The positive rights Locke outlines, in the form of social obligations, are a necessary part of the social contract. Locke sees an obligation for others to take only so much property so that it does not perish in his or her possession "...he who gathered as much of the wild fruit, killed, caught, or tamed, as many of the beasts, as he could; he that so implied his pains about any of the spontaneous products of nature, as any way to alter them from the state which nature put them in, by placing any of his labor on them, did thereby acquire a propriety in them: but if they perished, in his possession, without their due use; if the fruits rotted, or the venison purified, before he could spend it, he offended against the common law of nature, and was liable to be punished..." (Sec 37) The implication is that everyone has an obligation to not let property go to waste. This obligation therefore leads to the existence of money, a property that does not spoil but still as value to be exchanged for other property. The part of that section that seems to violate Locke´s strict definition of property follows the quotation immediately, "he invaded his neighbor's share..." The implication of that phrase points toward a different definition of property. Even though the aforementioned neighbor has not put in labor into some fruits, those fruits that others have put labor into that have gone rotten are somehow his "share" of property. It seems that it is possible to gain property without putting labor into it. That "share" rule seems to only apply to life sustaining property such as food and shelter. But other social obligations do not stop there.

There seems to be a social obligation to maintain the social contract. There are explicit and implicit examples of such an obligation. The explicit example is the paternal obligations that Locke mentions. He says that parents are obliged "to preserve, nourish, and educate the children they had begotten." (Sec 56) Not only are parents obliged to ensure their children's well being by preserving and nourishing them, but also they obliged to educate them so that they fit society and know the limitations of their social contract. The implicit example is the creating of a government to mediate property disputes and protect property. "And thus every man, by consenting with others to make one body politic under one government, puts himself under an obligation, to every one of that society, to submit to the determination of the majority..." (Sec 97) The majority is society, represented by the government. If we do not put ourselves and our disputes at the determination of government then it can exercise its powers towards preserving its members´ property. These obligations may look like Locke has something else in mind other than strictly the preservation of property, in that we might have obligations, such as obeying the government, that seem to work towards an end that is something different than the strict preservation of one´s property, but that is not the case.

Every single one of Locke´s obligations is a positive right that serves as support for the negative rights that serve to make up his social contract. "The reason why men enter into society, is the preservation of their property;" (Sec 222) The fundamental negative right that the social contract is based on is the right to not have others take your property. Locke defines property as almost an extension of one's self, as one´s property is anything that the person put labor into. It could be said that one's life is one's property (a statement that is hard to argue). Thus, if someone attempts to deny that person access to life sustaining property, such as fruit, and on top of it take so much of the fruit such that it spoils instead of reaching that person, then it could be said that the person is being denied his negative right of not having others deny him his property. Thus there need be a positive right that ensures that everyone gets all the life sustaining property, as defined by the majority (government i.e. legislature), so that the greed of others does not infringe to deny people their property of life.

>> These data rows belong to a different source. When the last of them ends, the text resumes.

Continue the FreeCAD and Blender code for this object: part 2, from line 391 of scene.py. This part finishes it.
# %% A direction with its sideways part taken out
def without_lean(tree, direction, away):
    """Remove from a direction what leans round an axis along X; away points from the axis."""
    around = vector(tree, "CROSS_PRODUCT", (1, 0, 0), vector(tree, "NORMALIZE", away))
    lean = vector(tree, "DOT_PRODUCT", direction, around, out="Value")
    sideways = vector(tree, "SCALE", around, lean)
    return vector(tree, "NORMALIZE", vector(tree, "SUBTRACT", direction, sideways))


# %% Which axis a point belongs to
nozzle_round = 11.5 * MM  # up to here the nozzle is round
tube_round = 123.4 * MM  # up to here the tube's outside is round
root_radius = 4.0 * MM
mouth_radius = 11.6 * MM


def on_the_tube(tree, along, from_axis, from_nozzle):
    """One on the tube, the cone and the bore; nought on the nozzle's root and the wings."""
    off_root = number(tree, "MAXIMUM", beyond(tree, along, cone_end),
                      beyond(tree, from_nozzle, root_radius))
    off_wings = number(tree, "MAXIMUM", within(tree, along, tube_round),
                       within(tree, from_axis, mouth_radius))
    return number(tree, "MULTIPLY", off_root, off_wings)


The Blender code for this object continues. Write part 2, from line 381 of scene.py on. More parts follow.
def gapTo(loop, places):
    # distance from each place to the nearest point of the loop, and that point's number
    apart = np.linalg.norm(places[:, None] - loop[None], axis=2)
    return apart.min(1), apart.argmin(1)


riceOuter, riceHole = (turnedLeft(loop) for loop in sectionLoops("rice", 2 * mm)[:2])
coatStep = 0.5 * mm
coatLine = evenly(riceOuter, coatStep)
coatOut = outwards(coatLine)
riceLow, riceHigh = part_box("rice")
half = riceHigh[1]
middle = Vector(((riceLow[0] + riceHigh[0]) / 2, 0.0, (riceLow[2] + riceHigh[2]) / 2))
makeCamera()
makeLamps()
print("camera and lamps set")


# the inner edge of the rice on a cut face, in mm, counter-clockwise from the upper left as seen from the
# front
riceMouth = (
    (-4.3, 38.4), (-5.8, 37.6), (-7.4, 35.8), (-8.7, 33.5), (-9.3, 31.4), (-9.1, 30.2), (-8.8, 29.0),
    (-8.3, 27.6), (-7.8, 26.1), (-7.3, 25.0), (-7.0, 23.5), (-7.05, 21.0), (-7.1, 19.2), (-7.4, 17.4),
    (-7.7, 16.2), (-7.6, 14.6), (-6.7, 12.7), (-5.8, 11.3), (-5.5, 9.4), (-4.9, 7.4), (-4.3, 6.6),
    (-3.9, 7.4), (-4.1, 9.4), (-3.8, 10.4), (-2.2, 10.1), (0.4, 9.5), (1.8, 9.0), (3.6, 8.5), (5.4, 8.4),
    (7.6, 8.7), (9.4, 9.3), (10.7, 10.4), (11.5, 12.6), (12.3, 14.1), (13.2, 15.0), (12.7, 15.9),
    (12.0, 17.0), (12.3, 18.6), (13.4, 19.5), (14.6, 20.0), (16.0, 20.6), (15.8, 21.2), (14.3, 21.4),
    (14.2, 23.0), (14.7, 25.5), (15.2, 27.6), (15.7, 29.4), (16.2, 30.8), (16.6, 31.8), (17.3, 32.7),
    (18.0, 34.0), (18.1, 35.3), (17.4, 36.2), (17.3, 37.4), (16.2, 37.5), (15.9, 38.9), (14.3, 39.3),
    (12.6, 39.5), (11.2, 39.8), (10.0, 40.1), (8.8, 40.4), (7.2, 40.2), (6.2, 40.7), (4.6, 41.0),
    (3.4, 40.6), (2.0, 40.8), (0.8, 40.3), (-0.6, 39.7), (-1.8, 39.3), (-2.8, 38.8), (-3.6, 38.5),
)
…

"The liberty of man, in society, is to be under no other legislative power, but that established, by consent, in the commonwealth; nor under the dominion of any will, or restraint of any law, but what that legislative shall enact, according to the trust put in it." (Sec 22) Even though there is a positive right, an obligation, to obey government and its determination, this obligation is not absolute and is legitimized by consent. This consent to be under legislative power is made only to enforce the negative right to protection of property. "There is therefore, secondly, another way whereby governments are dissolved, and that is, when the legislative, or the prince, either of them, act contrary to their trust." (Sec 221) Anytime a government fails its function and its trust the people have a right to dissolve it instead of obeying it. "Their power, in the utmost bounds of it, is limited to the public good of the society. It is a power, that hath no other end but preservation, and therefore can never* have a right to destroy, enslave, or designedly to impoverish the subjects. The obligations of the law of nature cease not in society... fundamental law of nature being the preservation of mankind" (Sec 135) Property can only add to the common stock of mankind as outlined in Section 37, for 1 acre of claimed and labored on land yields as much as 100 acres of wild land. In order to preserve mankind, the fundamental law of nature all must follow, we must have the social contract to preserve the right to property in order to add to the common stock of mankind and provide life sustaining property to everyone. The only obligation that we have that does not act to support the negative right to property and noninterference is the obligation to follow the fundamental law of nature and preserve mankind.